Wednesday, April 8, 2009

Growing Consultants

Yesterday's Washington Post had several articles on Defense Secretary Robert Gates' new focus in defense spending. The article above the fold http://www.washingtonpost.com/wp-dyn/content/article/2009/04/06/AR2009040601784.html explained that Gates is moving away from high-tech spending to a focus on lower tech weaponry. The article below the fold points out the impact it will have on jobs in our area: Contracting Boom Could Fizzle Out http://www.washingtonpost.com/wp-dyn/content/article/2009/04/06/AR2009040604049.html. We are in the DC area, in case anyone didn't know that - the Washington Post IS my local paper.

We own/operate a small engineering consulting company. We don't do govt contracting ourselves, but we get a sense of what's going on because we are active in the local IEEE (that's the Institute for Electrical and Electronic and all other Engineers) Consultants Network. When contractors "contract" (uh, shrink) that means engineers move from being employees to becoming unemployed or becoming consultants. Or both, because let's face it, saying that someone is "really good at marketing, for an engineer" is damning them with really faint praise.

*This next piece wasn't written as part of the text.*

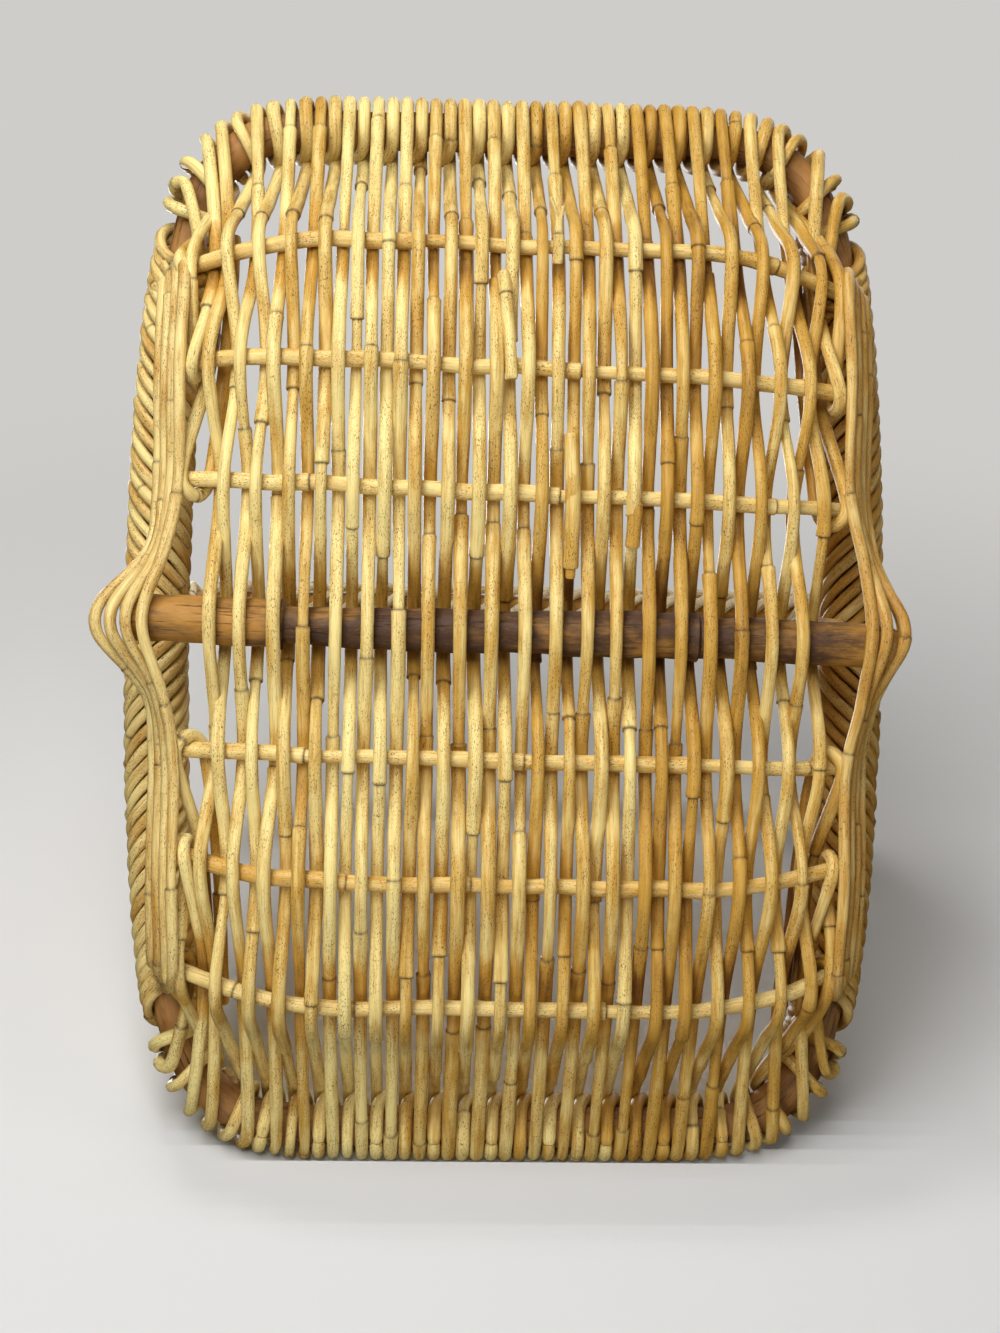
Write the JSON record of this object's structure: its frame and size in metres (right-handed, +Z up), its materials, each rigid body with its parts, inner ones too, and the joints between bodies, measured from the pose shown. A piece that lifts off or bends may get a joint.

Even before this military spending shift, the IEEE National Capital Area Consultants Network had been getting a boost in attendence because of the economic downturn. The Consultants Network started running a series on how to get started, called the Art of Consulting. In fact, the first session saw a record setting 60 people register for it.

Many, maybe most of those new folks, don't have websites. What websites they do have - hell, even the website for the consultants network itself! - tend to be just awful. The second page of the CN's website still contains that sample Latin "lipsum orem" text, for goodness sake.

All of these new Engineering/Programming/etc consultants need help. They have been thinking like engineers all their lives, and engineers are not known for their social skills, their communication skills, or their marketing skills. They have been employees all of their working lives, so they think like employees and not like owners/business folks. They 'get' Linkedin, sort of, but they don't get Facebook, professional blogs, or Twitter. They understand bullet points, but they don't have a clue about CSS, SEO, or Joomla!, or pleasing/professional looking graphics on a web page.

These newly and soon-to-be minted consultants need the help of the Consulting Network, its experienced consulting members, the greater IEEE (which has SOME articles on consulting on its web site ... with URLs over 200 characters long - I swear I heard Twitter laugh at them), and local resources such as Joomla! or Drupal web professionals, marketing professionals, basic business professionals. It would be great if they could join more expensive marketing education and support services such as Stompernet (we are getting incredible help from Stompernet ourselves).

So, if you are in ANY of the aboved named groups - how about attending the next Art of Consulting meeting? Tuesday, April 21, 2009, in Northern VA. Detailed information is at http://ewh.ieee.org/r2/capitalarea/eSCANNER/calendar.html#CONSULT.

I might even see you there - I've threatened to film the speaker!